Cindy Gregorie

by Natalie Miller • @natalieatWIS

A model for support, integration, and ROI on middleware management

A Q&A with Cindy Gregorie, Practice Manager, Middleware & Application Integration, at TxMQ

Published July 15, 2014


For many organizations, managing a vast middleware environment is a daunting task, especially in terms of building and maintaining a dynamic, cost-effective, and secure infrastructure. TxMQ, Inc. an IBM Premier Business Partner located in Buffalo, NY, assists its clients with technical support and setting up their middleware environments to achieve a better return on investment and prepare for success.

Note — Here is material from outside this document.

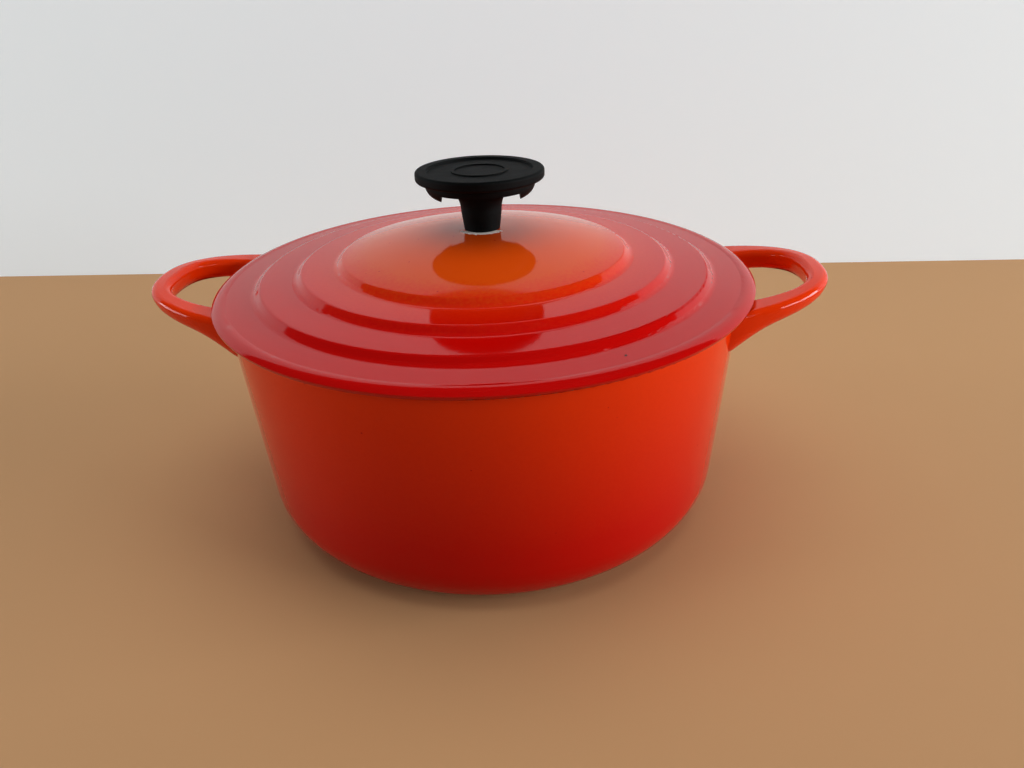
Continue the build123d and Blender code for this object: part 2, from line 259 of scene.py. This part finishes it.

Insights Magazine recently sat down with Cindy Gregoire, Practice Manager, Middleware & Application Integration at TxMQ, who has been in the middleware space for more than 15 years, supplying technical support to clients and assisting them with setting up their middleware environments. In this Q&A, Gregoire explains the top four infrastructure vulnerabilities organizations should look out for, the challenges clients face in middleware management and operational IT planning, the importance of embracing a 21st century information management and how to do it on a tight budget, and the benefits of developing a technology roadmap.

Insights Magazine: You’ve worked with hundreds of clients. What's a common challenge that they face?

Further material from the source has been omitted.